Goal of the exercise ▸
Reproduce, exactly and in full, only the lines below from the one containing "Continue the three.js" through the one containing "bag.add(pull);".

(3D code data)
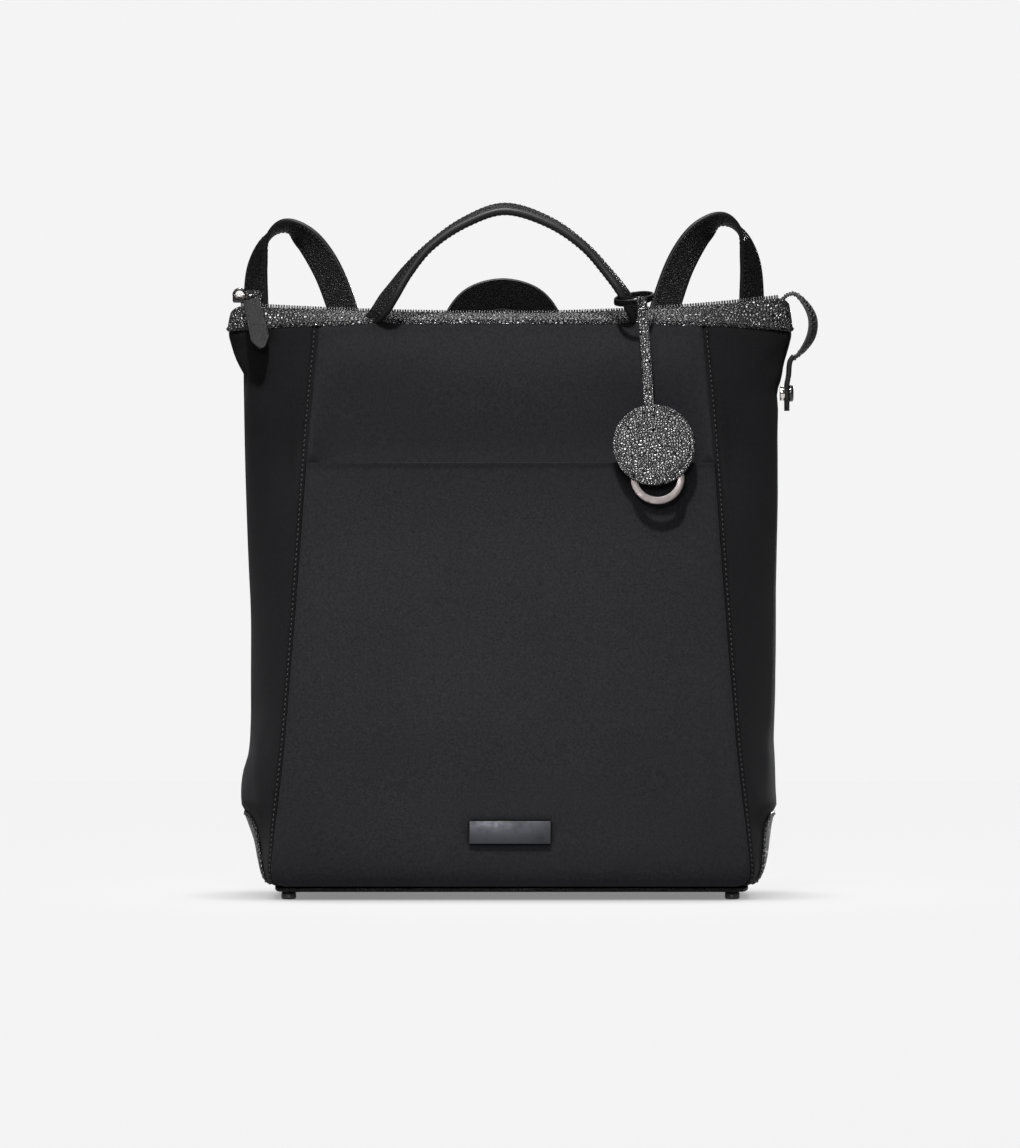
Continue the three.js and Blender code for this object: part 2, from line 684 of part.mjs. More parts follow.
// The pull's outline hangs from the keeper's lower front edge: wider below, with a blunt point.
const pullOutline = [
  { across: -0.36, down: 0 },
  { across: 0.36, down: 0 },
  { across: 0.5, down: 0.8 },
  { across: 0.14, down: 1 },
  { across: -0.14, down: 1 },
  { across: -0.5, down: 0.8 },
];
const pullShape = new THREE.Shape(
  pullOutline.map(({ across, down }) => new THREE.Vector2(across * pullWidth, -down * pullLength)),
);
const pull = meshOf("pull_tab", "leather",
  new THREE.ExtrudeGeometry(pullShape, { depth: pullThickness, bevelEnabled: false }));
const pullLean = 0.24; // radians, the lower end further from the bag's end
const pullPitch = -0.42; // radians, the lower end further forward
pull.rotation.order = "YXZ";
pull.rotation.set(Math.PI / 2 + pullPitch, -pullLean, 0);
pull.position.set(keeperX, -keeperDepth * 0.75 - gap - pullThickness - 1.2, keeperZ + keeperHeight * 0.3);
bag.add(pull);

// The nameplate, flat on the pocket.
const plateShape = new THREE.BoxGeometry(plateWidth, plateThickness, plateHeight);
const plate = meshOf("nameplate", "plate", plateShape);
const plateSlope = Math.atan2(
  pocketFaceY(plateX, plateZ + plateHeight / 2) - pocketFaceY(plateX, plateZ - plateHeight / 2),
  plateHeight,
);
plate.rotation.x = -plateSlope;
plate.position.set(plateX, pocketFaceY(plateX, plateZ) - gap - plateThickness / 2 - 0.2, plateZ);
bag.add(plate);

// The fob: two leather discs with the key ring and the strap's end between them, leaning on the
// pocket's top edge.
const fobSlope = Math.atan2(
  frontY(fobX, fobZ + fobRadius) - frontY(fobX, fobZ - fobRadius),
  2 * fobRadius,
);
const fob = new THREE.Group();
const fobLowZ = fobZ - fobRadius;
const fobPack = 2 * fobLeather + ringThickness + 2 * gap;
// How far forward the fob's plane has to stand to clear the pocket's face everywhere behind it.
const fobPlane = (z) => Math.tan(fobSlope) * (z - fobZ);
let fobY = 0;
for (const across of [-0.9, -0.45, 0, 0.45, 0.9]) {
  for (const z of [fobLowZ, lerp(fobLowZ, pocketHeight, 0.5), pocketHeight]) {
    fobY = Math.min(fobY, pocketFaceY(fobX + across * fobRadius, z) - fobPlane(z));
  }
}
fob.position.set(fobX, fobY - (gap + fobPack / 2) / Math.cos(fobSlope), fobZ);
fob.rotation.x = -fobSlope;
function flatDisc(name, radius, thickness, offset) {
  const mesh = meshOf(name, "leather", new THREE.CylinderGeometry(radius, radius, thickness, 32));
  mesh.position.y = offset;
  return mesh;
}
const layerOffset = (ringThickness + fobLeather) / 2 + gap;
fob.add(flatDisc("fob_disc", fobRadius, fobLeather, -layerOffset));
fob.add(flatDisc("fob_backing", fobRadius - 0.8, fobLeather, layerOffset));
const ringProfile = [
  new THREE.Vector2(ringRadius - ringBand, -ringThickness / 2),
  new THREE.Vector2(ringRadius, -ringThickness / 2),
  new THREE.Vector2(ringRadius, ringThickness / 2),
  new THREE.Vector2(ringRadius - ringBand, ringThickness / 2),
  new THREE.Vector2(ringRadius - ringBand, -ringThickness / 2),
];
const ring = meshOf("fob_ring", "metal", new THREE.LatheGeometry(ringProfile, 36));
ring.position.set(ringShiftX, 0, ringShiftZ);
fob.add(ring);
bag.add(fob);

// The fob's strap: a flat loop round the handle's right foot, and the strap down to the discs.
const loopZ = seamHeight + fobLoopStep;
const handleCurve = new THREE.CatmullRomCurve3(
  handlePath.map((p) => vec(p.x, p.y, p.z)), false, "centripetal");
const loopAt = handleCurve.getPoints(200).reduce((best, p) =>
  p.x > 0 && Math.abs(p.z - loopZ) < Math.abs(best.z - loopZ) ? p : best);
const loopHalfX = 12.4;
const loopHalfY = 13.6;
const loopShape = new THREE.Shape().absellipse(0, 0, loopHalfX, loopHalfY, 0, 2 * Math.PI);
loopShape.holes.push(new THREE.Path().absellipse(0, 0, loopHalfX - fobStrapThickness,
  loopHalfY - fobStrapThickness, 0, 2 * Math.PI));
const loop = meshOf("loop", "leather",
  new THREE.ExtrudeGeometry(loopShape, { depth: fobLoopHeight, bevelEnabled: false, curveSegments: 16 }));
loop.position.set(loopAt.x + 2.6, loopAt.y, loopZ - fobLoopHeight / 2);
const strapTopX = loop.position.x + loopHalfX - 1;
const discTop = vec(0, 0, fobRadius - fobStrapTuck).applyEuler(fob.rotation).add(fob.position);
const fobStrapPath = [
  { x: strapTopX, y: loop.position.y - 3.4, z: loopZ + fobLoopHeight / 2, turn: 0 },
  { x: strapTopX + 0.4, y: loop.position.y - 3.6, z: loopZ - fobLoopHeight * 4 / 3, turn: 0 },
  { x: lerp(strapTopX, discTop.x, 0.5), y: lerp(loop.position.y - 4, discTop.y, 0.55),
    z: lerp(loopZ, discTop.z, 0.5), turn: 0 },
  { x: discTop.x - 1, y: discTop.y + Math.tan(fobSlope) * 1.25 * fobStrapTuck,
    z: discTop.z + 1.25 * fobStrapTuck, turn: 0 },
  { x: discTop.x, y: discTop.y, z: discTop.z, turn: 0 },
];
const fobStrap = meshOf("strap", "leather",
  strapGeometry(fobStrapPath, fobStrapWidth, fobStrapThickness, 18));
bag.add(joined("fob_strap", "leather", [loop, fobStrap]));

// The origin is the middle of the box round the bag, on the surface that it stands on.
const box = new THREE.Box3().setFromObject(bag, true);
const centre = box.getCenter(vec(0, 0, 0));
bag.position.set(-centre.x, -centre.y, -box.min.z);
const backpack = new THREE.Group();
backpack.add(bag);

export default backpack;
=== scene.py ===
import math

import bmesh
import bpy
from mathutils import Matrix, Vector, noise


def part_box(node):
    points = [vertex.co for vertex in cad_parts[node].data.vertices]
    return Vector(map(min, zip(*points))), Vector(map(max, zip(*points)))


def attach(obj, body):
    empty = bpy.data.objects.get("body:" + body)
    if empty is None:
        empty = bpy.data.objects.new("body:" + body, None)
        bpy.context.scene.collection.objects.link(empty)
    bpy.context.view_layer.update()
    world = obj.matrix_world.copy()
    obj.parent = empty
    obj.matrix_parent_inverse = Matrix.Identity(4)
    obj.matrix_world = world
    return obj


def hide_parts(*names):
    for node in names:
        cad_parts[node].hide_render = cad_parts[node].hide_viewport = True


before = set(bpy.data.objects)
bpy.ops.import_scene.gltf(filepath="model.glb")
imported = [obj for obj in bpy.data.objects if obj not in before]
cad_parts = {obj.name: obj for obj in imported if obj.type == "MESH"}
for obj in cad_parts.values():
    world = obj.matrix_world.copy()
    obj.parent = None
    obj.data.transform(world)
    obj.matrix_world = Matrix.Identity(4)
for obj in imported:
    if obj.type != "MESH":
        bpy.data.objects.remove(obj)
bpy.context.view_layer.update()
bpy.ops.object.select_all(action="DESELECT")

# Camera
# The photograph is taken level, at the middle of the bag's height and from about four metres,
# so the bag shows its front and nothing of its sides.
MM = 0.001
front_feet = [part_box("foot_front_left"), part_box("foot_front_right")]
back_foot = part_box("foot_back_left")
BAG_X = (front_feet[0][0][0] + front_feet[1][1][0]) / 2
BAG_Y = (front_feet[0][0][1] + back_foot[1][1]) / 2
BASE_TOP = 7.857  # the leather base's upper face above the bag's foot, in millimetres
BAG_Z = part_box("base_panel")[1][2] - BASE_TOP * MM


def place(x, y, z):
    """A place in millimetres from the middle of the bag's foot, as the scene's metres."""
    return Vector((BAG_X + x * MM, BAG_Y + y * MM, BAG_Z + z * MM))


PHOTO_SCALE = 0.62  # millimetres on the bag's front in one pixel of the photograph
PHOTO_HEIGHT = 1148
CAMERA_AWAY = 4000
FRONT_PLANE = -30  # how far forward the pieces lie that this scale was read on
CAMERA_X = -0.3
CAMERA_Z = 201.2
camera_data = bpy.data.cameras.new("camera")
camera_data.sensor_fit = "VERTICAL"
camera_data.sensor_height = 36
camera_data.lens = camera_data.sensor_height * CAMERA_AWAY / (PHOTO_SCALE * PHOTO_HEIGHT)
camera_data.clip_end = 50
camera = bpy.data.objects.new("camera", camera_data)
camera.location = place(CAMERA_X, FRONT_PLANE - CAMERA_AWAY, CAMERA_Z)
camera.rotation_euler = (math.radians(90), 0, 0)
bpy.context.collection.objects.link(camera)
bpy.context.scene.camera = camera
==
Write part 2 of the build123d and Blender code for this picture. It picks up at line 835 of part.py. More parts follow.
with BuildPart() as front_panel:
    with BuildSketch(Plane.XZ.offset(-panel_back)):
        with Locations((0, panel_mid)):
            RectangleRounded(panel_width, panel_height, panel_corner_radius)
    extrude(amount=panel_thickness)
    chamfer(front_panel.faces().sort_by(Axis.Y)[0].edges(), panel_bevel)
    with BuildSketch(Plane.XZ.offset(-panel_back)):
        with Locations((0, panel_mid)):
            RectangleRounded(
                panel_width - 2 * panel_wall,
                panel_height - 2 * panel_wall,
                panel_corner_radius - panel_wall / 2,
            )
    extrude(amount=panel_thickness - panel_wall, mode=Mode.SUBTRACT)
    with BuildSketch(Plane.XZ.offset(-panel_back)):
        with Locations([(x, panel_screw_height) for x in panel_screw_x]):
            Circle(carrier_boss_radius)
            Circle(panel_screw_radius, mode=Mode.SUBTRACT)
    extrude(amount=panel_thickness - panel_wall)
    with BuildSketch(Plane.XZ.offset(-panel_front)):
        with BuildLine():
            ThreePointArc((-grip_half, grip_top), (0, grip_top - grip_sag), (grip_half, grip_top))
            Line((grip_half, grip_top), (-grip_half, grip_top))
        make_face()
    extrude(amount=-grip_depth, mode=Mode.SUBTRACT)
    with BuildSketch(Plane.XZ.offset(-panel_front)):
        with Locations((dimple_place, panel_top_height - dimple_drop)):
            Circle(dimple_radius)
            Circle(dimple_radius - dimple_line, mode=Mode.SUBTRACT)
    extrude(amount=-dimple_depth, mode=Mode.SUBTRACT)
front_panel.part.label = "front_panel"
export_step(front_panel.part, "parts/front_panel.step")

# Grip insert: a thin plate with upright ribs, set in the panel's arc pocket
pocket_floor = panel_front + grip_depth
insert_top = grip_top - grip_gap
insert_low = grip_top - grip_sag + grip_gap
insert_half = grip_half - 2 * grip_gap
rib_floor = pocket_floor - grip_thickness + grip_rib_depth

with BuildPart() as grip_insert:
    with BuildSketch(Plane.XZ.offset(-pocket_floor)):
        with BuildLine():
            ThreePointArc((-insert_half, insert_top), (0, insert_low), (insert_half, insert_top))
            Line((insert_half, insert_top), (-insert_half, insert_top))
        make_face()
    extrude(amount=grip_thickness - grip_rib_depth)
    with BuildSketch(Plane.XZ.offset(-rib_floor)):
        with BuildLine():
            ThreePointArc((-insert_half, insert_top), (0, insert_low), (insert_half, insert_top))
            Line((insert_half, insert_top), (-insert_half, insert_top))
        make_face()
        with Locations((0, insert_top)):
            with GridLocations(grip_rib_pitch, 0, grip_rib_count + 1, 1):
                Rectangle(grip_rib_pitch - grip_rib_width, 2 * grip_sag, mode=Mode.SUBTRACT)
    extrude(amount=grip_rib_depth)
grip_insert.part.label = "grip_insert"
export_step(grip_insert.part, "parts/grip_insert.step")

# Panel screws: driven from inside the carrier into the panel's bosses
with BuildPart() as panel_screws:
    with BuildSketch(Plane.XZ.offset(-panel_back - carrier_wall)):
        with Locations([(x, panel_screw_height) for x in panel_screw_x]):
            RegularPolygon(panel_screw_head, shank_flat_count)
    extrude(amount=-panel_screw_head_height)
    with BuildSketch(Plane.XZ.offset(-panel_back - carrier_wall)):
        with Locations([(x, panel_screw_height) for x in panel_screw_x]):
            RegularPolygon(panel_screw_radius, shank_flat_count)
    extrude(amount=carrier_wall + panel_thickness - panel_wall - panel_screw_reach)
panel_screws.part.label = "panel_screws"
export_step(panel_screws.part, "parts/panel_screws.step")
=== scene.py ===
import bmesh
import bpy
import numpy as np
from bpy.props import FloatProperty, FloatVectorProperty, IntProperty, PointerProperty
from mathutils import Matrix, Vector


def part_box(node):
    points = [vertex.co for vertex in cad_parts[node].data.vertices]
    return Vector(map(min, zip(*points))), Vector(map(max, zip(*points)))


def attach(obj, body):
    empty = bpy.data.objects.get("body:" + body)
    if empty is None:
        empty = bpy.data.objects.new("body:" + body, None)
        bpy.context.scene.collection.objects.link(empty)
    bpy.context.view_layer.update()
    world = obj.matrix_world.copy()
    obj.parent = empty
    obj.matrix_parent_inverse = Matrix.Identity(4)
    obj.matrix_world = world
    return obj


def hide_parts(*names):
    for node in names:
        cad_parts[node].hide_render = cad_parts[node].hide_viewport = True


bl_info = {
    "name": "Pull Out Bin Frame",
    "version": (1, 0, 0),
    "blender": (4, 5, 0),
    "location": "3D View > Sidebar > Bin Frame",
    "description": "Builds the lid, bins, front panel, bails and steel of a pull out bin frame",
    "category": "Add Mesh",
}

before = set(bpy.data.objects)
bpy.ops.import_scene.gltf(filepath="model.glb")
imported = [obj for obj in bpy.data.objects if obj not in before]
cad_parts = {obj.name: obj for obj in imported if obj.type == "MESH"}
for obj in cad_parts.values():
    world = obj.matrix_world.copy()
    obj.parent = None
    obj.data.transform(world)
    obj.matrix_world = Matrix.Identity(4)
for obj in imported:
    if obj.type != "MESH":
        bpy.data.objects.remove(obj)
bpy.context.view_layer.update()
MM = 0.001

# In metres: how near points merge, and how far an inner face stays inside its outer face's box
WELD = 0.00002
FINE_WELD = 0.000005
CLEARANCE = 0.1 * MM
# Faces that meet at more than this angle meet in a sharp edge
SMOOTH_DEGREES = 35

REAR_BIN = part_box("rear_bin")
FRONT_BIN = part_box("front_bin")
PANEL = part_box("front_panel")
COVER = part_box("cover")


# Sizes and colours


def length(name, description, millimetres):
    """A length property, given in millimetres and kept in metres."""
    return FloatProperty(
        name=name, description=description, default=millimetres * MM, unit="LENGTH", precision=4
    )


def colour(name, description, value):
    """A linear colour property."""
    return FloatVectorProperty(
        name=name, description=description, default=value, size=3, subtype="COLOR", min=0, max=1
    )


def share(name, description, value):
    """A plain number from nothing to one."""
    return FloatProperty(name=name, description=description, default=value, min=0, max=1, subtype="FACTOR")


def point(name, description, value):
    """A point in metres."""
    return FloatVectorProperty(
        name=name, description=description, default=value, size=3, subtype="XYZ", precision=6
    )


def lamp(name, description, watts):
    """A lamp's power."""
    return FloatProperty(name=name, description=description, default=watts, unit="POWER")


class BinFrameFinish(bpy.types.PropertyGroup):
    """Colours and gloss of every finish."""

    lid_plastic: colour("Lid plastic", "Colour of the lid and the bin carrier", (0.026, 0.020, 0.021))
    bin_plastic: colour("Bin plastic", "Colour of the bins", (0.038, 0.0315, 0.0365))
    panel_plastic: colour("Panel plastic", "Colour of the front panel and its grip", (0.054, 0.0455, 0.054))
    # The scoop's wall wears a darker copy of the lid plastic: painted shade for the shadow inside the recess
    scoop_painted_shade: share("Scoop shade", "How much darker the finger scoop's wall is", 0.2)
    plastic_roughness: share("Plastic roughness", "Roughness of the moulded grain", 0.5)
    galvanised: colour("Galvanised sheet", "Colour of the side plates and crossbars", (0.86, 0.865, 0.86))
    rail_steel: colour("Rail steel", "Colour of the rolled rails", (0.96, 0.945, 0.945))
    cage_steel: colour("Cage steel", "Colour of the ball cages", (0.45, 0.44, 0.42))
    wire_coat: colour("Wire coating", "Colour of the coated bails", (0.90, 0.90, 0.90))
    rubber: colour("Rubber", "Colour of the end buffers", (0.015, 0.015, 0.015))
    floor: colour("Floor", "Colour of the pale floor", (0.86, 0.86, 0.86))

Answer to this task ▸
Continue the three.js and Blender code for this object: part 2, from line 684 of part.mjs. More parts follow.
// The pull's outline hangs from the keeper's lower front edge: wider below, with a blunt point.
const pullOutline = [
  { across: -0.36, down: 0 },
  { across: 0.36, down: 0 },
  { across: 0.5, down: 0.8 },
  { across: 0.14, down: 1 },
  { across: -0.14, down: 1 },
  { across: -0.5, down: 0.8 },
];
const pullShape = new THREE.Shape(
  pullOutline.map(({ across, down }) => new THREE.Vector2(across * pullWidth, -down * pullLength)),
);
const pull = meshOf("pull_tab", "leather",
  new THREE.ExtrudeGeometry(pullShape, { depth: pullThickness, bevelEnabled: false }));
const pullLean = 0.24; // radians, the lower end further from the bag's end
const pullPitch = -0.42; // radians, the lower end further forward
pull.rotation.order = "YXZ";
pull.rotation.set(Math.PI / 2 + pullPitch, -pullLean, 0);
pull.position.set(keeperX, -keeperDepth * 0.75 - gap - pullThickness - 1.2, keeperZ + keeperHeight * 0.3);
bag.add(pull);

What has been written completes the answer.